Trained Cooperative Extension Service (CES) Agents from the High Tunnels and High Latitudes project provided a total of 19 face-to-face and distance delivered educational training/workshop events on high tunnel use and construction from Fairbanks to Kodiak, Alaska. Through these events, CES agents reached a total of 184 participants. A majority of these participants were farmers, followed by Master Gardeners, the general public, and some additional agricultural professionals. Individuals indicated a strong intent to build upon or change at least one practice as a result of their participation.
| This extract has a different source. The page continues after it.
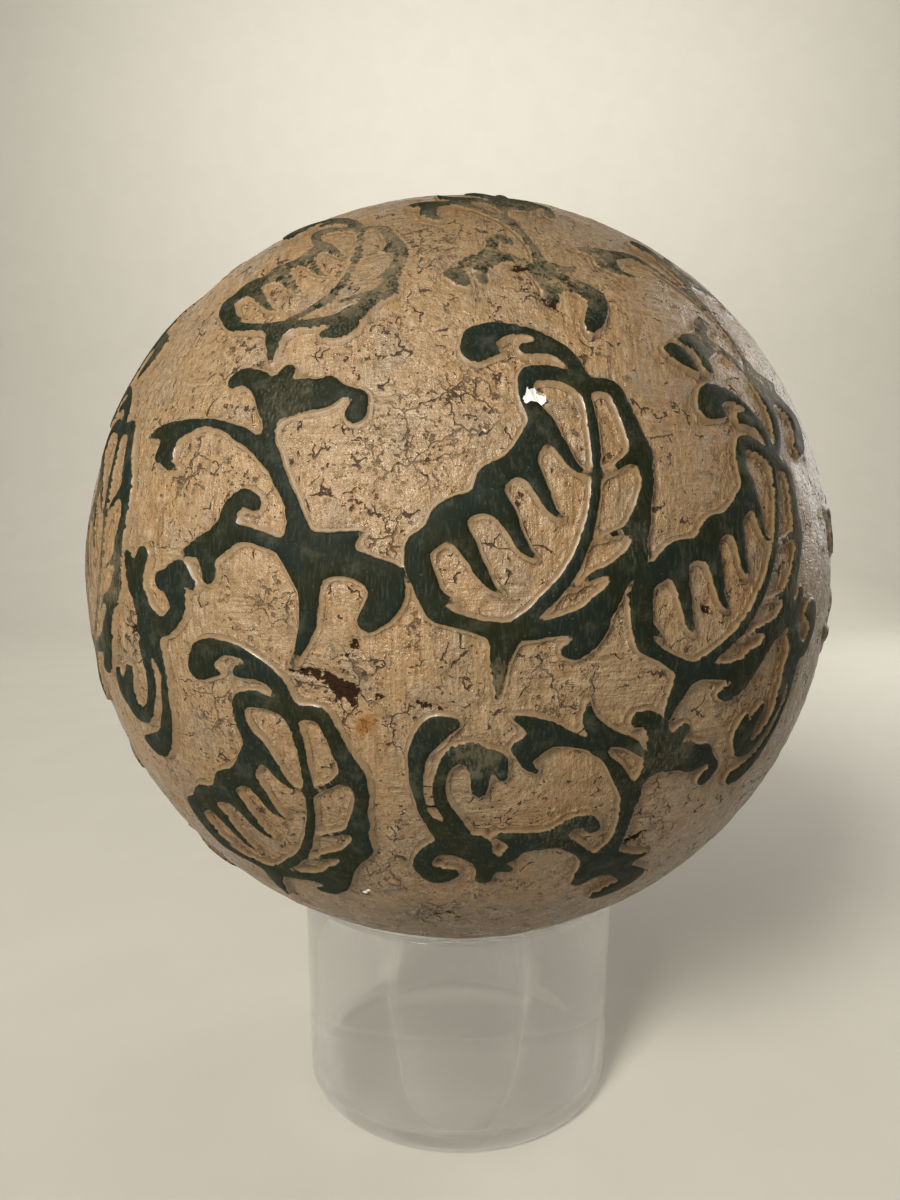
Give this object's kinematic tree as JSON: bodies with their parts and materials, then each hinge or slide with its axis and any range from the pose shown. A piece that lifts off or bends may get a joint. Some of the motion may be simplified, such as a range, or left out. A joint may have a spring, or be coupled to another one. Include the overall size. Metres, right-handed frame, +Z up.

Four new high tunnel farms on Kodiak attributed part of their success due to education received from CES agents.
CES agents from the University of Alaska Fairbanks (UAF) have spent the last three years engaged in instructing Alaskans about high tunnels. “Training Alaskans to better utilize existing high tunnels or effectively establish new ones has been a daunting task, especially considering the fact approximately 1,000 new high tunnels have been put up around Alaska over the last decade. But, we now have a large number of farmers and home high tunnel users that are effectively growing produce in our state,” said Casey Matney, state Coordinator for the Alaska Integrated Pest Management Program at UAF. “We now have a strong base of trained farmers and professionals.” With recent statistics indicating that direct sales from farmers to local consumers are growing in Alaska at a rate 13 times the national average, these gains in knowledge put to practice could lead to improved production, cost reductions, and better management of our resources. In the end, such gains could greatly increase food security for Alaskans.